Di permukiman seluas 21 hektar ini, terdapat 400 unit rumah yang dihuni oleh pensiunan TNI, para warakawuri – janda TNI, dan anak turunan pejuang, termasuk cucu Mayjen TNI Nana Narundana, Pangdam Kodam Wirabuana pada 1985. “Beberapa rumah pensiunan jenderal juga di sini, entah bagaimana ke depannya,” sahutnya cemas.
Namun buat pebisnis, tanah strategis ini selalu diincar dan menggiurkan buat lahan komersil.
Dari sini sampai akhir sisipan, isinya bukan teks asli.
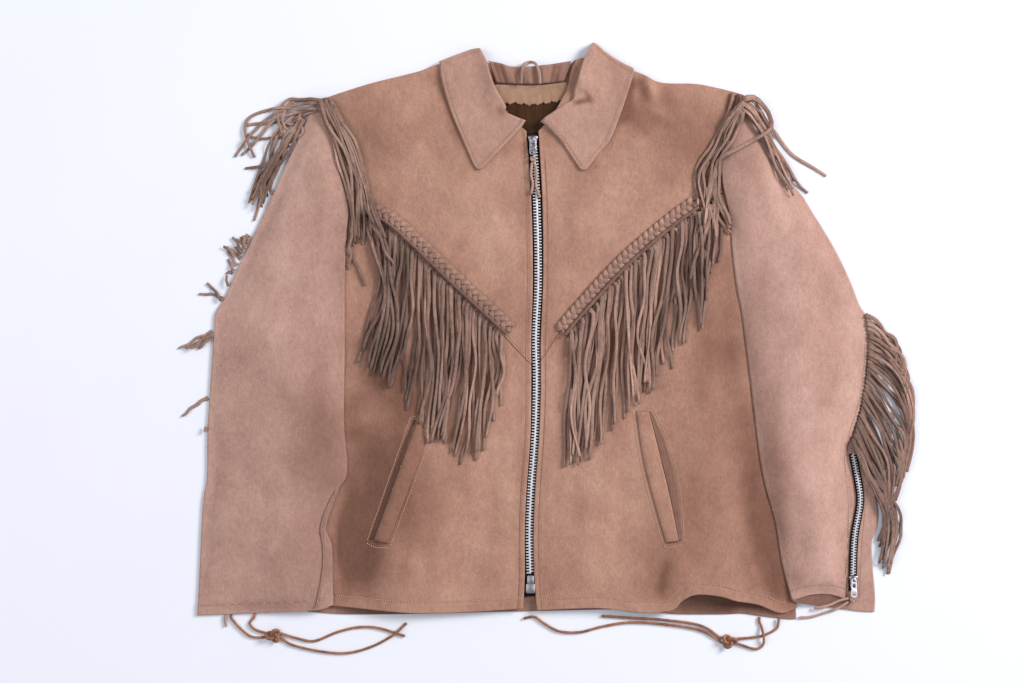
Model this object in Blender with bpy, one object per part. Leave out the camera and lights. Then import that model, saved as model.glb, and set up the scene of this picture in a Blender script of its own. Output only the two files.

Terbayang kelak, lokasi ini peruntukannya buat apartemen, blok, berikut mal, — bakal menambah sesak Jakarta oleh ratusan mal, kota di dunia yang terbanyak memiliki pusat perbelanjaan.
Semula Wasimah menetap di kawasan Roxy, Jakarta Barat, lalu difasilitasi oleh Kodam Jaya pindah ke hunian sekarang. Kawasan Roxy dibeli oleh Probosutedjo, adik Presiden Soeharto untuk lahan bisnis.
Kini, di lokasi sekarang, tempat tinggal Wasimah, yang merupakan hasil jerih payah dia dan suaminya, sedang dibidik untuk lahan komersil. “Mau pindah ke mana lagi? Saya sudah tua, 77 tahun dan inilah harta satu-satunya selain dua anak dan tiga cucu,” katanya sedih.
Wasimah tak bisa menghilangkan kerisauannya, ia belakangan jarang tidur pulas, alih-alih bermimpi indah. Dia tak kuasa membayangkan nasibnya di hari-hari berikutnya. Betapapun ia dan penghuni lainnya berjuang di pengadilan untuk kepemilikan rumah di tanah negara ini, ia lamat-lamat berpikir, semoga hukum tidak bisa digadai dan jangan sampai ia tajam ke bawah dan tumpul ke atas.
Kalau begitu, benar kata aksioma, bahwa di Ibu Kota Jakarta, jangankan yang hidup, yang mati pun sering terkena gusur.
Tampaknya, ‘bangsa besar adalah bangsa yang menghargai jasa pahlawannya, sekonyong-konyong menyayat dirinya, dan hanya sebuah slogan sumbang. Nenek tiga cucu ini sekarang terlunta-lunta diombangkan nasib yang tiada menentu.
“Kita mau jadi gelandangan atau tidur di bawah kolong jembatan kek, tak ada yang peduli,” sungut Ari, putra Wasimah.
Wasimah rupanya belum merdeka dari ancaman penggusuran.
Apakah di atas tanahnya bakal berdiri perkantoran dan mal dengan congkaknya, — dibangun dari tanah yang diperjuangkan dengan peluh keringat, tetes darah dan air mata?